The Ingredients of Failed Leadership
The real value of this list is as an alert for leaders themselves and those around leaders. Those around leaders who witness negative or risky circumstances need to get and inform leadership immediately. Time and time again, leaders excuse their misbehavior, shifting the blame for their intentional mistakes to, “those around me who should have alerted me or caught me”. Leaders who become perpetrators are prepared and practiced at shifting blame, if exposed or caught. There are recognizable prior events that signal existing or pending misbehaviors.
1). Established values and cultural systems and norms are gradually ignored, neutralized, or displaced by whatever become accepted yet questionable behaviors.

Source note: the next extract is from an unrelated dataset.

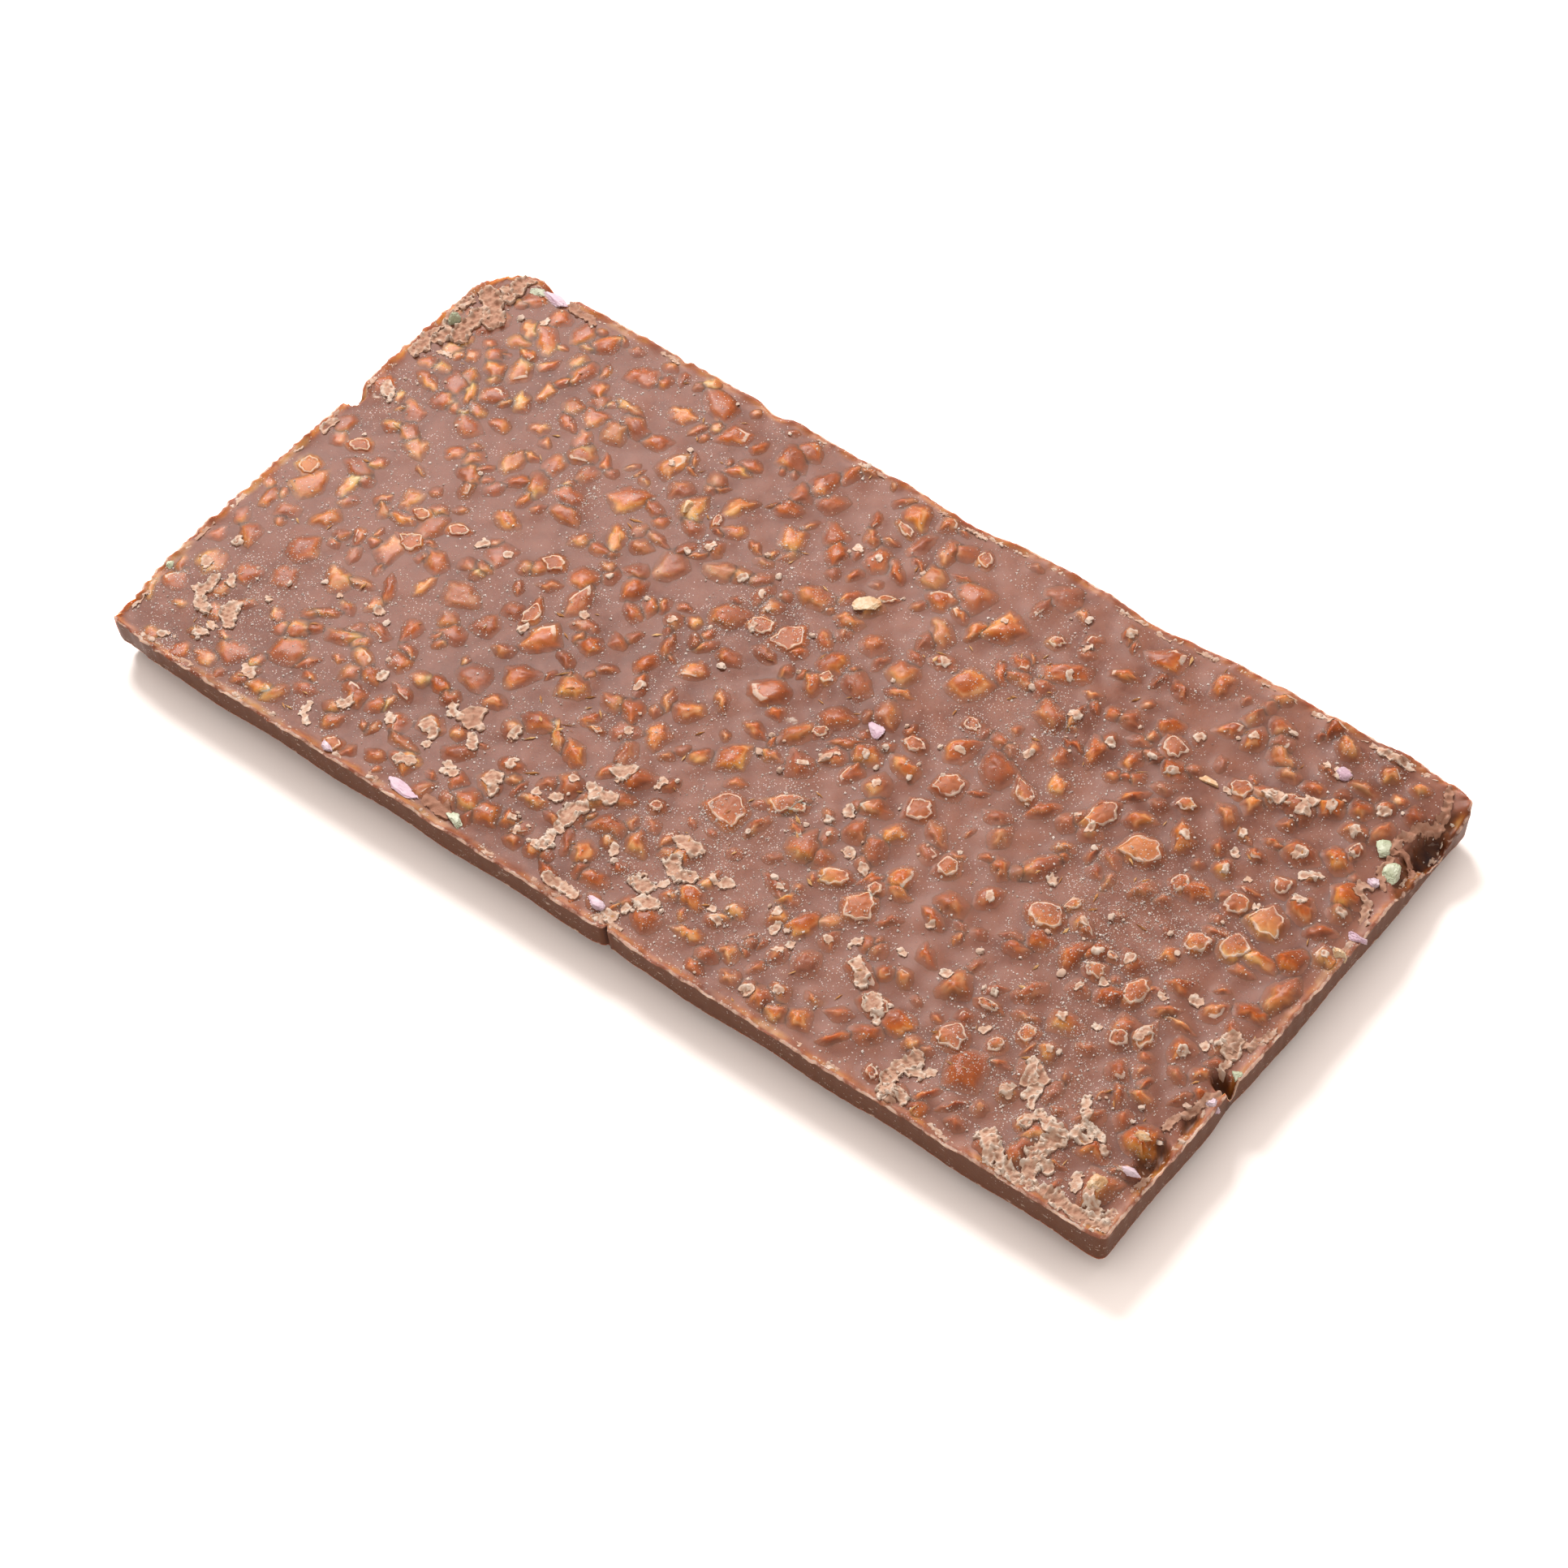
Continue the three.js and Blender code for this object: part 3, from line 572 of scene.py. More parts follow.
class Finish:    # one material and its nodes
    def __init__(self, name):
        self.material = bpy.data.materials.new(name)
        self.material.use_nodes = True
        self.tree = self.material.node_tree
        self.tree.nodes.clear()
        self.place = self.node("ShaderNodeTexCoord", output="Object")

    def node(self, kind, settings=None, sockets=None, output=0):
        made = self.tree.nodes.new(kind)
        for key, value in (settings or {}).items():
            setattr(made, key, value)
        for key, value in (sockets or {}).items():
            if isinstance(value, Flow):
                self.tree.links.new(value.socket, made.inputs[key])
            else:
                made.inputs[key].default_value = value
        return Flow(self, made.outputs[output])

    def noise(self, perMetre, detail=3.0, roughness=0.55, distortion=0.0, place=None):
        return self.node(
            "ShaderNodeTexNoise", None,
            {"Vector": place or self.place, "Scale": perMetre, "Detail": detail,
             "Roughness": roughness, "Distortion": distortion},
        )

    def cells(self, perMetre, output="Distance"):
        return self.node("ShaderNodeTexVoronoi", None, {"Vector": self.place, "Scale": perMetre}, output)

    def channels(self, name):    # the four numbers of a colour attribute
        made = self.node("ShaderNodeAttribute", {"attribute_name": name}, output="Color")
        split = self.node("ShaderNodeSeparateColor", None, {0: made})
        outputs = split.socket.node.outputs
        return [Flow(self, o) for o in outputs] + [Flow(self, made.socket.node.outputs["Alpha"])]

    def mix(self, share, first, second):
        return self.node("ShaderNodeMix", {"data_type": "RGBA"}, {0: share, 6: first, 7: second}, 2)

    def bump(self, height, distance, strength):
        sockets = {"Height": height, "Distance": distance, "Strength": strength}
        return self.node("ShaderNodeBump", None, sockets)

    def surface(self, colour, roughness, normal=None, **constants):
        sockets = {"Base Color": colour, "Roughness": roughness}
        if normal is not None:
            sockets["Normal"] = normal
        sockets.update({key.replace("_", " "): value for key, value in constants.items()})
        shader = self.node("ShaderNodeBsdfPrincipled", None, sockets)
        out = self.tree.nodes.new("ShaderNodeOutputMaterial")
        self.tree.links.new(shader.socket, out.inputs["Surface"])
        return self.material


studio = {
    "brightness": 1.9,     # of the light on a level surface, so that the floor goes white
    "sheen": 0.056,        # what gloss adds to a colour
    "sky": 1.0, "skyTint": (1, 0.93, 0.87, 1),
    "lamps": [((-0.57, 0.43, 0.72), 0.46, 15), ((-0.15, 0.3, 1.2), 1.4, 3)],    # place, width and power
    "floor": ((250, 241, 237), (248, 239, 235)), "floorSize": 6,
}


def linear(c):
    return c / 12.92 if c <= 0.04045 else ((c + 0.055) / 1.055) ** 2.4


def colour(red, green, blue):    # from the 0 to 255 of a colour picker
    return (linear(red / 255), linear(green / 255), linear(blue / 255), 1)


def shown(red, green, blue):    # the colour that looks so under the studio's light
    own = [max(c - studio["sheen"], 0.003) for c in colour(red, green, blue)[:3]]
    return tuple(c / studio["brightness"] for c in own) + (1,)


chocolateColours = {
    "pink": shown(158, 106, 88),
    "brown": shown(174, 123, 106),
    "shade": shown(128, 82, 66),
    # the wall's darker colour: partly its own, partly painted shade
    "wall": shown(120, 84, 68),
    # painted shade, for hollows, creases and the wall's crack
    "deep": shown(84, 50, 38),
    "rust": shown(176, 100, 69),
    "terracotta": shown(210, 118, 71),
    "orange": shown(233, 147, 80),
    "amber": shown(247, 185, 112),
    # painted highlight for the ridges of nuts
    "glow": shown(255, 222, 180),
    "dryCap": shown(206, 152, 126),
    "pale": shown(242, 216, 198),
    "dust": shown(240, 220, 210),
}


def chocolateFinish():
    c = chocolateColours
    f = Finish("milkChocolate")
    cover, tone, dry, ridge = f.channels("nuts")
    # dark is painted shade in hollows, creases and the wall's crack
    dust, wall, pale, dark = f.channels("marks")
    broad, patchy = f.noise(42, 3), f.noise(260, 4, 0.6)
    fine, grain = f.noise(1500, 4, 0.6), f.noise(7000, 2)
    x = f.node("ShaderNodeSeparateXYZ", None, {0: f.place})
    # the film: pinker at the left, browner at the right, patchy, and darker down the wall, partly its own
    # colour and partly painted shade
    brownness = (x.step(-0.075, 0.06) * 0.55 + broad * 0.6 + patchy * 0.4 - 0.4).step(0, 0.9)
    base = f.mix(brownness, c["pink"], c["brown"])
    base = f.mix((patchy + broad).step(1.05, 0.75) * 0.5, base, c["shade"])
    base = f.mix(wall * 0.92, base, c["wall"])
    low = f.node("ShaderNodeVectorMath", {"operation": "MULTIPLY"}, {0: f.place, 1: (1, 1, 3)})
    flecks = f.noise(620, 3, 0.6, 0.3, low).step(0.66, 0.7) * wall
    base = f.mix(flecks * (1 - dark) * 0.55, base, c["pale"])
    # nuts under it, with edges broken up a little
    ragged = cover * (0.9 + fine * 0.2)
    vary = tone + (patchy - 0.5) * 0.7 + (fine - 0.5) * 0.3
    nutTone = f.mix(vary.step(-0.1, 0.3), c["rust"], c["terracotta"])
    nutTone = f.mix(vary.step(0.25, 0.65), nutTone, c["orange"])
    nutTone = f.mix(vary.step(0.6, 1.0), nutTone, c["amber"])
    # painted highlight: paler along the ridges between a nut's facets
    nutTone = f.mix(ridge.step(0.15, 0.6) * tone.step(0.0, 0.6) * 0.4, nutTone, c["glow"])
    base = f.mix(ragged, base, nutTone)
    base = f.mix((dry + (fine - 0.5) * 0.5 * dry).step(0.3, 0.8) * 0.3, base, c["dryCap"])
    # torn pale places, and painted shade in hollows, in the creases round nuts and along the wall's crack
    torn = f.noise(900, 5, 0.7)
    base = f.mix((pale + (torn - 0.5) * 1.3 * pale.step(0, 0.3)).step(0.3, 0.7) * 0.85, base, c["pale"])
    base = f.mix(dark * 0.85, base, c["deep"])
    # dust: specks, and powder between them
    chance = f.node("ShaderNodeSeparateColor", None, {0: f.cells(3200, "Color")})
    often = dust * f.noise(300, 3, 0.6).step(0.4, 0.66) * 2 + dust * 0.28
    specks = (1 - f.cells(3200).step(0.15, 0.32)) * (often - chance).step(0, 0.12)
    powder = grain.step(0.5, 0.75) * dust * patchy.step(0.35, 0.7) * 0.36
    base = f.mix(specks.most(powder), base, c["dust"])
    rough = 0.46 + dry * 0.25 + pale * 0.3 + dust * 0.12 - ragged * 0.12
    return f.surface(
        base, rough, f.bump(fine * 0.45 + grain * 0.2 + patchy * 0.2, 0.0001, 0.6),
        Specular_IOR_Level=0.15, Coat_Weight=ragged * 0.07 + 0.03, Coat_Roughness=0.32,
        Subsurface_Weight=0.6, Subsurface_Radius=(1.7, 0.75, 0.4), Subsurface_Scale=0.001,
    )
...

2). A management-imposed emergency or attitude of urgency that goes unchallenged. The phrase, “Do whatever it takes,” is among the most prevalent of excuses for breaking, changing or ignoring rules. This phrase is taken as an order and an authorization to literally ignore all rules and constraints to achieve whatever the objective happens to be.
3). A sense of ongoing top management pressure to “get on the program”, without challenge or without reporting through compliance channels. Too often, in today’s organizational structure, goals are taken as permissions, authorization, or orders to ignore the rules. Those in charge (through their own behaviors and stated or implied expectations) change the rules or establish new ones unilaterally outside of normal compliance channels. Crises rarely start, “in the mail room”, or by “a bunch of rogue employees", or by junior people. Crisis behaviors and attitudes start at a much higher level.
4). Early warning symptoms are ignored, deferred, or actively defended. Who wants to be the first to vocalize something negative about a boss or point a finger? Invincibility and omnipotence triggered by incivility are among the major features of management behavior these days. Male or female, getting an MBA and the MBA culture confers the ability to leap tall buildings, become inherently smarter than anyone else, and to treat rules and cultural norms as options.
5). An atmosphere of invincibility that overshadows or simply blinds participants to infractions, questionable decisions, and stuff that should work but doesn’t.
6). Corner–cutting. One of the most common starting places for leadership failure to begin.
7). Increasing resistance to or minimizing compliance and oversight. There is a natural tendency to resist compliance and oversight. The greatest resistance generally comes from the sales and marketing sectors of a business organization and that resistance is induced by the pressure to perform, the pressure to succeed, the pressure to beat the competition, and the pressure to beat peer organizations.
8). Decreasing responsiveness to regulatory requirements. Once an organizational culture moves away from responsiveness to regulatory requirements and begins selectively ignoring or degrading the importance of these requirements, the pattern of failure grows on itself.
9). Persistent, rigid, disciplined silence. The implied or direct order to remain silent is powerful and toxic.
10). Risk addiction, continuously making ever larger compromises to accommodate or cover up previous intentional misbehaviors. Once a manager decides to cross a line which is always intentional, they become a perpetrator. Still, they are surprised that there is no real reaction, the tendency is to cross another line to see if that works too. Surprise, surprise, it also is ignored. All too often, when an autopsy is done on failed leadership, a crucial element in the pathology sounds like, “I took a chance, nobody noticed, so I took another, nobody noticed, so I took another, and it became a habit,” “Why didn’t those people say something or do something when they found out about it?” and, “It’s really their fault for not catching me and warning me or turning me in that all these bad things happened.” The description that best describes these expanding intentional executive misbehaviors is Risk Addiction.